Well, it’s the first Friday of 2021 and along with the joy of yet another week done and dusted, as promised we’ve got another great post for you this evening!
Last time I indicated that during the month of January I will be taking you on a journey through some of the finest music flicks you’ve maybe never seen. However, these aren’t just great movies set to some sort of musical theme and, once again, we certainly won’t be delving into any bona fide musicals either. These motion picture selections are steeped in the culture, history and sonics of a particular time, place or genre of music where the viewer is afforded much more than just a couple hours of entertainment. With these flicks you’ll find yourself leaving with a unique sense of insight and understanding into some
of rock & roll’s somewhat forgotten landscapes.
It was easy for me to know exactly where to start. This flick was more than just a great movie I happened to stumble upon: it was an absolute inspiration! Of course, I’m talking about the 1998 punk rock epic, SLC Punk! This movie for me was identity-defining right from the get go and gave me all the education I needed as a jaded young punk. It's s set in the desolate yet scenic confines of Salt Lake City, Utah (hence the name) in the early 1980’s, at the very height of hardcore’s glory and the tone and feel of the film mapped onto my teenage angst and unbridled anger perfectly.
From the outset, you are introduced to two young punks, Stevo (Matthew Lillard) and his best friend Bob (Michael A. Goorjian) who open the movie by beating the shit out of some mouth-breathing hicks, then we cut to black. Cue Sex & Violence by the Exploited and let the opening credits roll! That, my friends, is how you start a movie. And it only gets better from there.
The main character, Steveo, takes on the role of a narrator, consistently breaking the fourth wall in order to educate the viewer on all things punk, from the violence, the sexual freedom, the hatred of authority, and the problem with posers. It’s been done to death by now, the whole break-the-fourth-wall-mockumentary niche, yet I’ve never seen it done quite so cleverly as it is here. You’re not missing out on anything each time professor punk rock Stevo engages in another informative rant as each diatribe is nicely woven into the plot and the education you are afforded serves the story accordingly.
What I think is most important is how synchronized this movie is to what it actually feels like to be a Punk, to be inspired by that kind of youthful exuberance and passion. In a certain sense, the flick felt like self-defense lessons for your problematic identity, a cure for the discomfort one can feel in their own skin. In any case, I’m not sure I’d be the person I am today had it not been for SLC Punk!

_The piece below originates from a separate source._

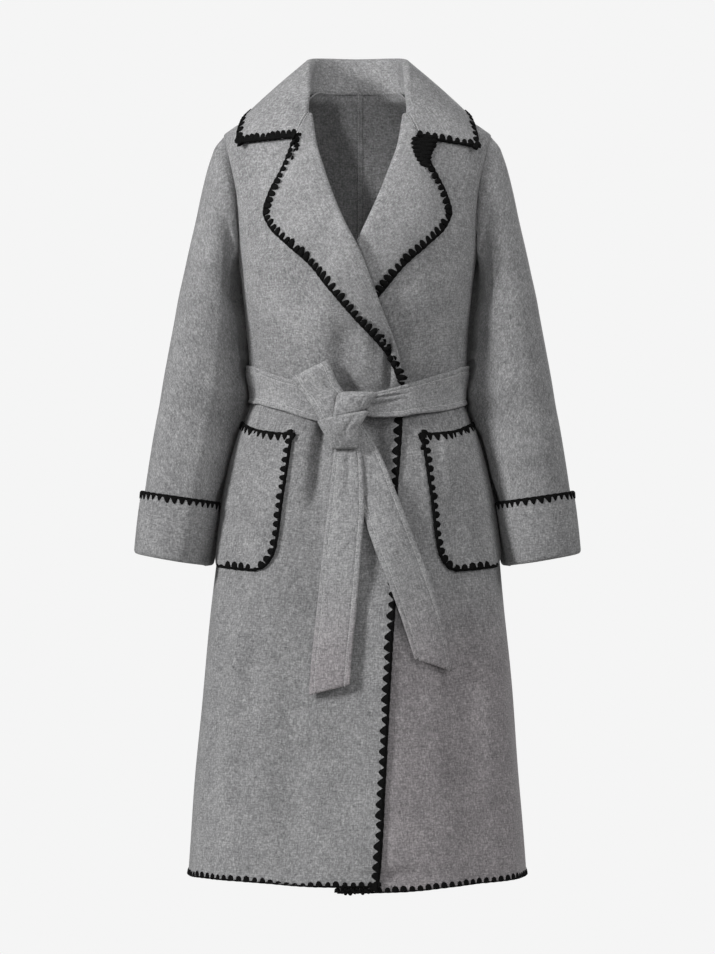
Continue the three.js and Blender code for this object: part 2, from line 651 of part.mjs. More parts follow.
function collarSection(step, side) {
  const at = (column) => along(collarSteps, column, step, 'step');
  const onLapel = lapelTop(side, Math.max(0, step - GORGE_STEP), GORGE_GAP);
  const share = Math.min(step, GORGE_STEP - 1);
  const onNeck = v3(side * along(collarSteps, 'seamQ', share, 'step'),
    along(collarSteps, 'seamY', share, 'step'), along(collarSteps, 'seamZ', share, 'step'));
  const seam = onNeck.lerp(onLapel, smooth(step, GORGE_STEP - 1, GORGE_STEP));
  const roll = v3(side * at('rollQ'), at('rollY'), at('rollZ'));
  const edge = v3(side * at('edgeQ'), at('edgeY'), at('edgeZ'));
  const radius = at('radius');
  const level = edge.clone().sub(roll).setZ(0);
  const reach = level.length();
  const away = level.divideScalar(reach);
  const standing = [];
  const base = roll.clone().add(v3(0, 0, -radius));
  for (let i = 0; i <= STAND_STEPS; i += 1) standing.push(seam.clone().lerp(base, i / STAND_STEPS));
  const centre = base.clone().addScaledVector(away, radius);
  for (const bend of [125, 80, 40]) {
    standing.push(centre.clone().addScaledVector(away, radius * Math.cos(rad(bend)))
      .add(v3(0, 0, radius * Math.sin(rad(bend)))));
  }
  const start = standing[standing.length - 1];
  const chord = edge.clone().sub(start);
  const bulge = away.clone().multiplyScalar(-chord.z).add(v3(0, 0, reach)).normalize();
  for (let i = 1; i <= FALL_STEPS; i += 1) {
    const s = i / FALL_STEPS;
    standing.push(start.clone().lerp(edge, s).addScaledVector(bulge, at('belly') * 4 * s * (1 - s)));
  }
  const flat = standing.map((_, i) => {
    const s = (i / (standing.length - 1)) ** 1.4;
    return seam.clone().lerp(edge, s).add(v3(0, -at('belly') * 3 * s * (1 - s), 0));
  });
  return standing.map((point, i) => flat[i].lerp(point, at('stand')));
}

const collarSteps = collar.map((row, step) => ({ ...row, step }));
const COLLAR_ROWS = 14;

function collarWall() {
  const places = [];
  const last = collar.length - 1;
  for (let i = -COLLAR_ROWS; i <= COLLAR_ROWS; i += 1) {
    const step = last * Math.abs(i) / COLLAR_ROWS;
    places.push(collarSection(step, i < 0 ? -1 : 1));
  }
  return wall(faced(places), CLOTH);
}

addPiece('collar', collarWall());

// ---- patch pockets, made from the front's points moved out ----
const POCKET_COLUMNS = 8;

function pocketWall(side) {
  const bottom = pocket[0].z;
  const top = pocket[pocket.length - 1].z;
  const grid = pocket.map((row) => {
    const s = (row.z - bottom) / (top - bottom);
    const slant = lerp(POCKET_SLANT_BOTTOM, POCKET_SLANT_TOP, s);
    return Array.from({ length: POCKET_COLUMNS + 1 }, (_, j) => {
      const turn = lerp(turnAt(row.inner, row.z), row.outerTurn, j / POCKET_COLUMNS);
      const reach = smooth(turn, 35, 90);
      const z = row.z + slant * reach;
      const lift = side < 0 ? liftOver(plainBody(-turn, z).x, z) : 0;
      return formPoint(side * turn, z, lift + CLOTH + POCKET_CLEAR);
    });
  });
  return wall(grid, CLOTH);
}

addPiece('pocket_right', pocketWall(-1));
addPiece('pocket_left', pocketWall(1));

// ---- tie belt ----
const WAIST_COLUMNS = 46;
const WAIST_ROWS = 3;
const TIED_COLUMNS = 4;

function waistWall() {
  const first = waist[0].turn;
  const last = waist[waist.length - 1].turn;
  const grid = [];
  for (let i = 0; i <= WAIST_ROWS; i += 1) {
    const line = [];
    for (let j = 0; j <= WAIST_COLUMNS; j += 1) {
      const turn = lerp(first, last, j / WAIST_COLUMNS);
      const z = lerp(along(waist, 'bottom', turn, 'turn'), along(waist, 'top', turn, 'turn'), i / WAIST_ROWS);
      const tuck = 1.2 * (1 - (2 * i / WAIST_ROWS - 1) ** 2);
      line.push(formPoint(turn, z, along(waist, 'out', turn, 'turn') + tuck));
    }
    grid.push(line);
  }
  return wall(grid, BELT_CLOTH);
}

function tiedWall(rows, thickness) {
  const grid = rows.map((row) => Array.from({ length: TIED_COLUMNS + 1 }, (_, j) => {
    const s = j / TIED_COLUMNS;
    return onFront(lerp(row.x1, row.x2, s), lerp(row.z1, row.z2, s), row.out + row.crown * 4 * s * (1 - s));
  }));
  return wall(grid, thickness);
}

addPiece('belt_waist', waistWall(), beltWool);
addPiece('belt_tail_left', tiedWall(tailLeft, BELT_CLOTH), beltWool);
addPiece('belt_tail_right', tiedWall(tailRight, BELT_CLOTH), beltWool);
addPiece('belt_loop', tiedWall(loopFold, 5), beltWool);
addPiece('belt_knot_over', tiedWall(knotOver, 6), beltWool);
addPiece('belt_knot_wrap', tiedWall(knotWrap, 6), beltWool);

export default coat;
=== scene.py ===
import math

import bpy
import numpy as np
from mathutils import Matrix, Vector


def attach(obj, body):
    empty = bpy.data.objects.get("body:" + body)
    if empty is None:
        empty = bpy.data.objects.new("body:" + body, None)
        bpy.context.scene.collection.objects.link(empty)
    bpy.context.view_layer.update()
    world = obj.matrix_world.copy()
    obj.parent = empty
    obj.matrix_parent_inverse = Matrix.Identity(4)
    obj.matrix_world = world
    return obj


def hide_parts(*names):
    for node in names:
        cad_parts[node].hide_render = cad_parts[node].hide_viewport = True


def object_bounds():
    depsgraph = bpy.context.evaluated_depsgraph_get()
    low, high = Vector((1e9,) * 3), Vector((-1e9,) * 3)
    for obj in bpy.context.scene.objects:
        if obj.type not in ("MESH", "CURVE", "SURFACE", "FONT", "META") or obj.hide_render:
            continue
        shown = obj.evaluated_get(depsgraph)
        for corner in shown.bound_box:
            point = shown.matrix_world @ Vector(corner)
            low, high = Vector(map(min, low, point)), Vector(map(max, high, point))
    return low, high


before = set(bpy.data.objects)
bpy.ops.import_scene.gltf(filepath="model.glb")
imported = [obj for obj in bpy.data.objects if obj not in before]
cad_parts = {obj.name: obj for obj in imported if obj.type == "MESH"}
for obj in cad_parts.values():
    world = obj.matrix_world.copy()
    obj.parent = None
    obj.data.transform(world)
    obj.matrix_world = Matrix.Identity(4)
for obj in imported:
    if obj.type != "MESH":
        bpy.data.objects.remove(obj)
cad_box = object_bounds()


# ---- camera, light and floor ----
# The coat hangs in a pale studio, seen from straight in front and level with its hips. Five soft
# boxes light it, the strongest from its right-hand side, and a narrow lamp reaches into the neck.
CAMERA_DISTANCE = 5.0
VIEW_HEIGHT = 1.4024          # height that the view takes in at the shoulder line
AIM_BELOW_MIDDLE = 0.0160
SENSOR = 36.0                 # millimetres, on the view's long side
FLOOR_BELOW_HEM = 0.27
FLOOR_RADIUS = 0.75
BACKDROP = "f5f5f5"
AMBIENT = 0.17                # brightness of the room's light on the coat
NECK_WATTS, NECK_BEAM, NECK_LAMP = 260, 8.0, 0.19   # power, degrees and the lamp's radius
SIDES = [("right", -1), ("left", 1)]


def linear(code):
    """Linear colour, with its alpha, of an sRGB colour in hex."""
    parts = [int(code[i:i + 2], 16) / 255 for i in (0, 2, 4)]
    return [p / 12.92 if p <= 0.04045 else ((p + 0.055) / 1.055) ** 2.4 for p in parts] + [1.0]


def add_node(tree, kind, settings=(), **inputs):
    """Adds a node with its settings. An input is a value or a socket to link; _ stands for a space,
    and i2 is the third input."""
    node = tree.nodes.new(kind)
    for name, value in dict(settings).items():
        setattr(node, name, value)
    for name, value in inputs.items():
        key = int(name[1:]) if name[0] == "i" and name[1:].isdigit() else name.replace("_", " ")
        if isinstance(value, bpy.types.NodeSocket):
            tree.links.new(value, node.inputs[key])
        else:
            node.inputs[key].default_value = value
    return node


def made(tree, kind, settings=(), **inputs):
    """The first output of a new node."""
    return add_node(tree, kind, settings, **inputs).outputs[0]


def aim(thing, place, target):
    thing.location = place
    thing.rotation_euler = (Vector(target) - Vector(place)).to_track_quat("-Z", "Y").to_euler()
    bpy.context.scene.collection.objects.link(thing)


middle = (cad_box[0] + cad_box[1]) / 2
aim_height = middle.z - AIM_BELOW_MIDDLE
camera_data = bpy.data.cameras.new("camera")
camera_data.sensor_width = SENSOR
camera_data.lens = SENSOR * CAMERA_DISTANCE / VIEW_HEIGHT
camera_data.clip_end = 60
camera = bpy.data.objects.new("camera", camera_data)
aim(camera, (0, -CAMERA_DISTANCE, aim_height), (0, 0, aim_height))
bpy.context.scene.camera = camera
bpy.context.scene.view_settings.view_transform = "Standard"

for name, place, across, power_watts in [
    ("soft_box_right_side", (-3.8, -2.3, 1.0), 1.0, 205),
    ("soft_box_front", (0.4, -4.4, 0.3), 1.2, 24),
    ("soft_box_left_side", (3.2, -2.1, 1.5), 1.8, 58),
    ("soft_box_behind", (1.4, 4.4, 1.3), 2.0, 110),
    ("soft_box_above", (0.3, -1.0, 2.4), 1.8, 16),
]:
    soft_box = bpy.data.lights.new(name, "AREA")
    soft_box.shape, soft_box.size, soft_box.energy = "DISK", across, power_watts
    aim(bpy.data.objects.new(name, soft_box), place, (0, 0, aim_height))

neck_light = bpy.data.lights.new("neck_spot", "SPOT")
neck_light.energy, neck_light.spot_size = NECK_WATTS, math.radians(NECK_BEAM)
neck_light.spot_blend, neck_light.shadow_soft_size = 1.0, NECK_LAMP
aim(bpy.data.objects.new("neck_spot", neck_light), (-1.1, -3.2, 0.25), (0.01, 0.05, -0.13))

world = bpy.data.worlds.new("studio")
world.use_nodes = True
bpy.context.scene.world = world
studio = world.node_tree
studio.nodes.clear()
seen = made(studio, "ShaderNodeBackground", Color=linear(BACKDROP), Strength=1.0)
room = made(studio, "ShaderNodeBackground", Color=linear("ffffff"), Strength=AMBIENT)
rays = add_node(studio, "ShaderNodeLightPath").outputs["Is Camera Ray"]
either = made(studio, "ShaderNodeMixShader", i0=rays, i1=room, i2=seen)
add_node(studio, "ShaderNodeOutputWorld", Surface=either)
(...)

As for the soundtrack you say??? What kind of 1980’s punk rock flick would it be without one bad ass playlist of tunes to accompany!!! And that’s just what we’ve got with this one, with notable additions like the Ramones’ Cretin Hop, The Adolescents' Amoeba, and the Dead Kennedys' Kill the Poor, to name a few. It’s at the very top of my most loved soundtracks of all time so check out the rest listed below!
1. "I Never Promised You a Rose Garden" - The Suicide Machines (originally performed by Lynn Anderson)
2. "Sex and Violence" - The Exploited
3. "I Love Livin' in the City" – Fear
4. "1969" - The Stooges
5. "Too Hot" - The Specials
6. "Cretin Hop" – Ramones
7. "Dreaming" – Blondie
8. "Gangsters" - The Specials
9. "Kiss Me Deadly" - Generation X
10. "Rock N' Roll" - The Velvet Underground
11. "Gasoline Rain" – Moondogg
12. "Mirror in the Bathroom" - Fifi (originally performed by The English Beat)
13. "Amoeba" - The Adolescents
14. "Kill the Poor" - Dead Kennedy’s
15. "Look Back and Laugh" - Minor Threat
I purposely did my best to not divulge much of the plot and make this entry sans spoilers for those of you who haven’t seen it, but whether you have or haven’t, adding this one to the watch list will be sure to inspire, bring back memories, and maybe even awaken your inner rebel you thought was dead and buried. Check out the trailer below!
Podcast News: Next Time on & Auditory Suggestions
Coming up this week, Ben & John continue their discussion of Codeine's Frigid Stars and review the rest of the album's Key Moments. This clip of Codeine performing the song Cave In with none other than Stephen Brodsky of Cave In features prominently in their discussion. Check it out now so you're ready on the 11th!
Ben’s been Listening to Madmess’ 2021 album Rebirth, which had he known of its existence just a few short weeks ago, this one would have been included in his top 20, so check that one out! Shout out to the El Coyote Blog from Ben for informing him of this gem. Ben’s also been digging on Fu Manchu’s King of the road as well, and who doesn’t love some Fu Manchu, right!?! Check it out!
John’s been listening to Winter’s 1990 record Into Darkness and Come’s Debut record from 1992 11:11, which interestingly features Codeine’s Chris Brokaw. Check those two out too!
As for me, I’ve been banging my head to Bad Brain’s Rock for Light probably as a side effect from rewatching SLC Punk. I think this one might be there finest so check it out!